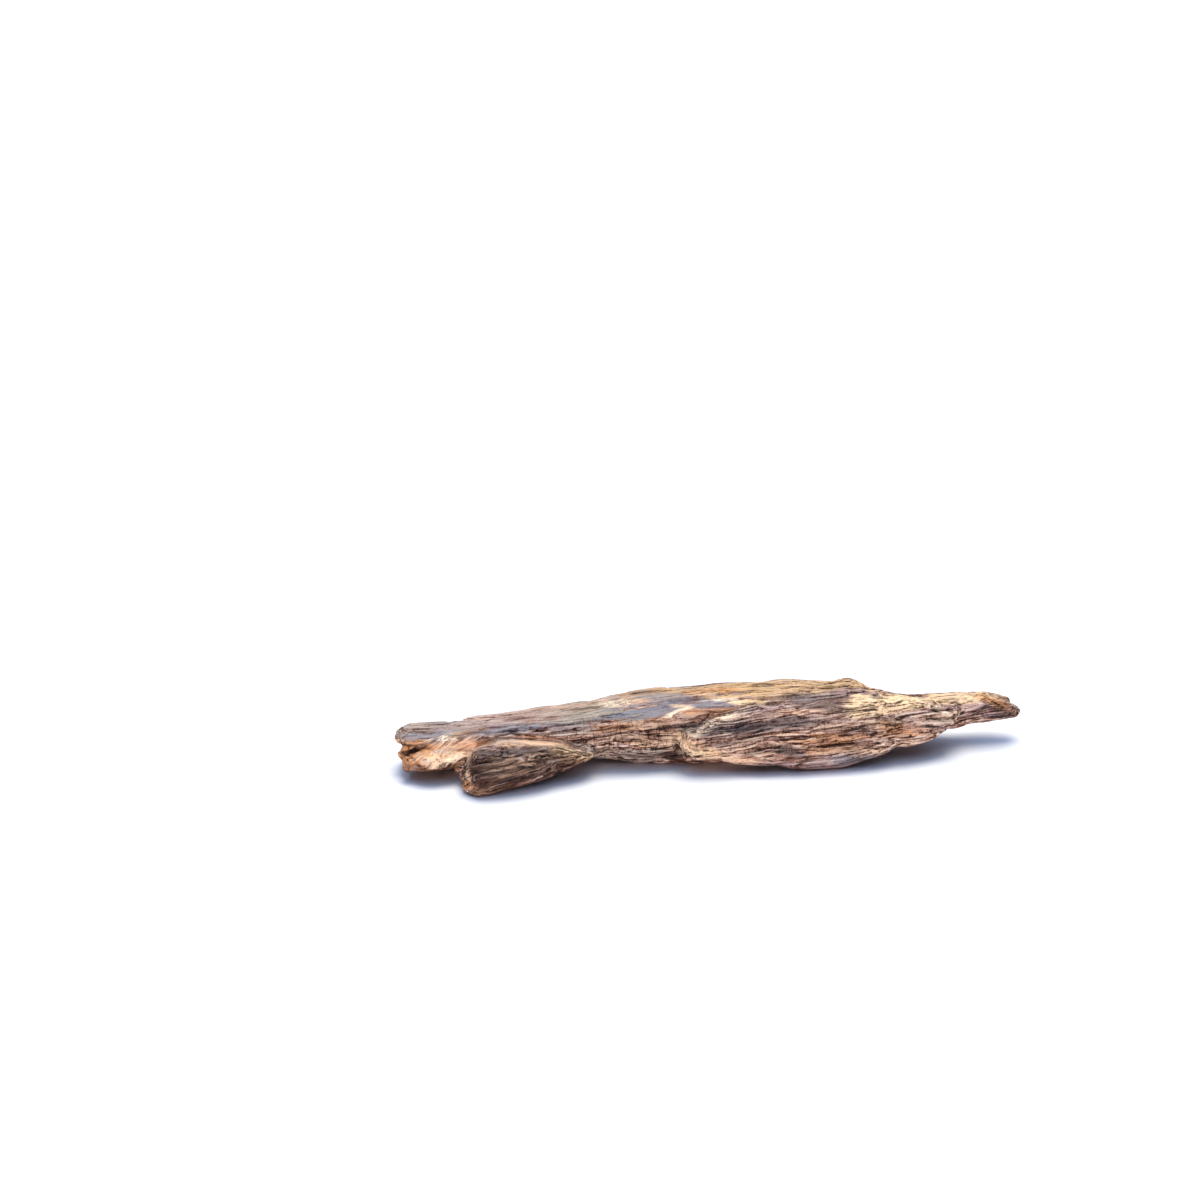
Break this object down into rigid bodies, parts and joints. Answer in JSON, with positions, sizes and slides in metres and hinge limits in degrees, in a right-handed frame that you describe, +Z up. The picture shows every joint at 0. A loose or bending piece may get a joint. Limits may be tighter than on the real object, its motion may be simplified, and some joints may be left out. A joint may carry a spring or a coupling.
{
  "type": "agarwood piece",
  "caption": "Long splinter of weathered agarwood with a blunt torn butt, a knob, a shield-shaped scale and a thin tail, lying on flat spots of its underside.",
  "frame": {"origin": "on the plane the piece lies on, under the middle of its bounding box", "axes": "+X along the grain from the torn butt to the thin tail, +Z up from the plane it lies on, -Y towards the side with the knob and the scale"},
  "size_m": [0.0914, 0.0212, 0.0113],
  "materials": {
    "agarwood": "raw weathered wood, streaked with dark resin, dull with a slight sheen on the resinous parts"
  },
  "bodies": {
    "root": {"agarwood_piece": "agarwood"}
  },
  "joints": []
}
====================
▶ **EXERCISE GOAL**
Return all of the data precisely as it appears.

▶ **THE RESULT**
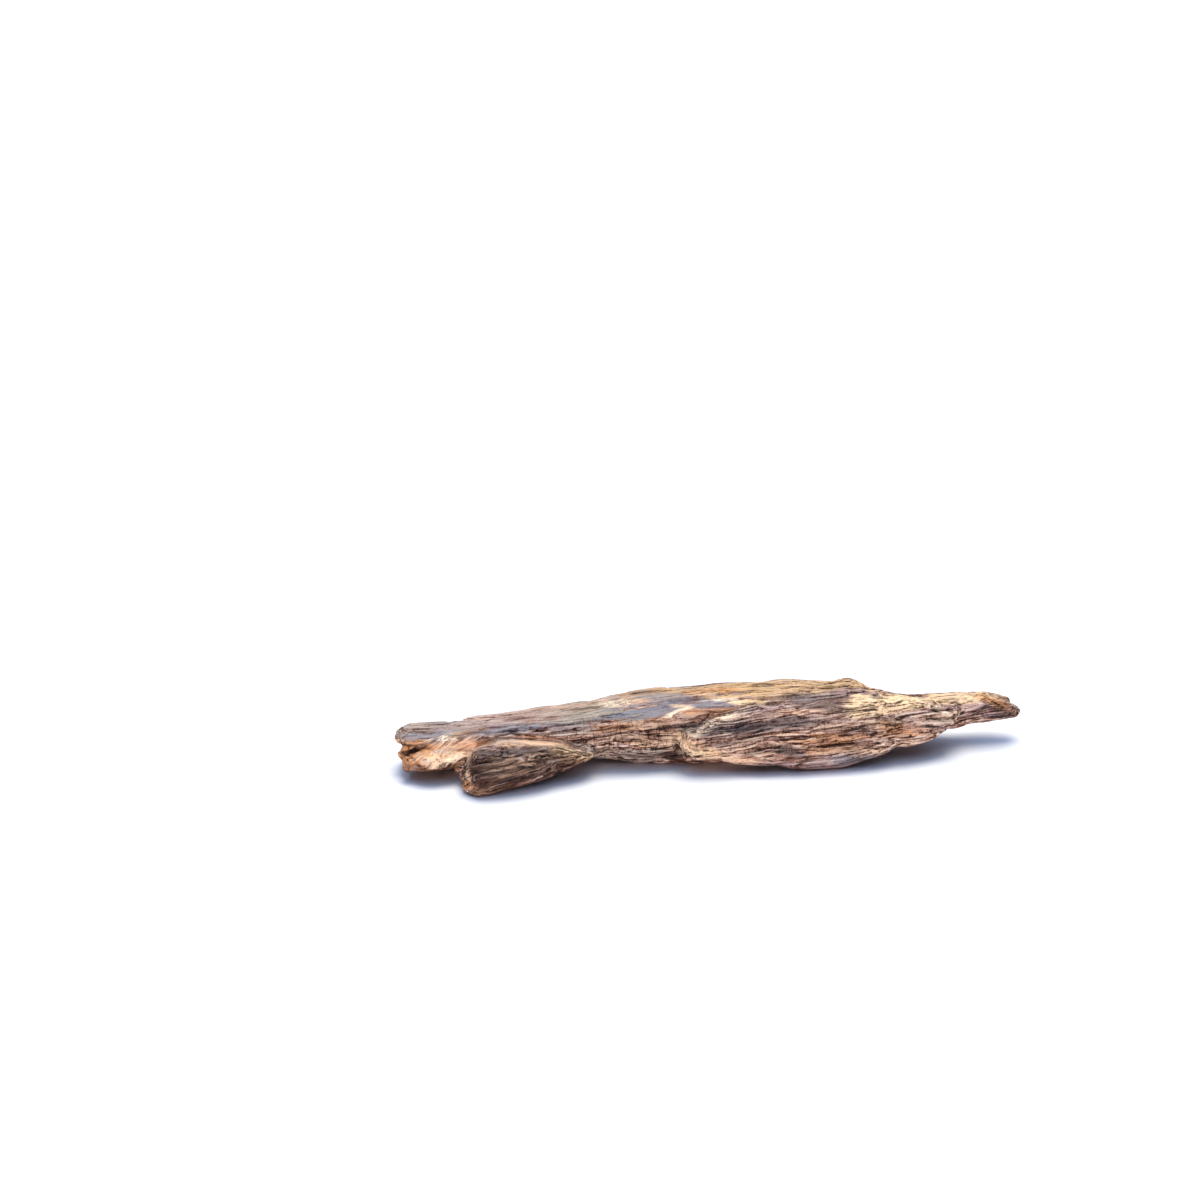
Break this object down into rigid bodies, parts and joints. Answer in JSON, with positions, sizes and slides in metres and hinge limits in degrees, in a right-handed frame that you describe, +Z up. The picture shows every joint at 0. A loose or bending piece may get a joint. Limits may be tighter than on the real object, its motion may be simplified, and some joints may be left out. A joint may carry a spring or a coupling.
{
  "type": "agarwood piece",
  "caption": "Long splinter of weathered agarwood with a blunt torn butt, a knob, a shield-shaped scale and a thin tail, lying on flat spots of its underside.",
  "frame": {"origin": "on the plane the piece lies on, under the middle of its bounding box", "axes": "+X along the grain from the torn butt to the thin tail, +Z up from the plane it lies on, -Y towards the side with the knob and the scale"},
  "size_m": [0.0914, 0.0212, 0.0113],
  "materials": {
    "agarwood": "raw weathered wood, streaked with dark resin, dull with a slight sheen on the resinous parts"
  },
  "bodies": {
    "root": {"agarwood_piece": "agarwood"}
  },
  "joints": []
}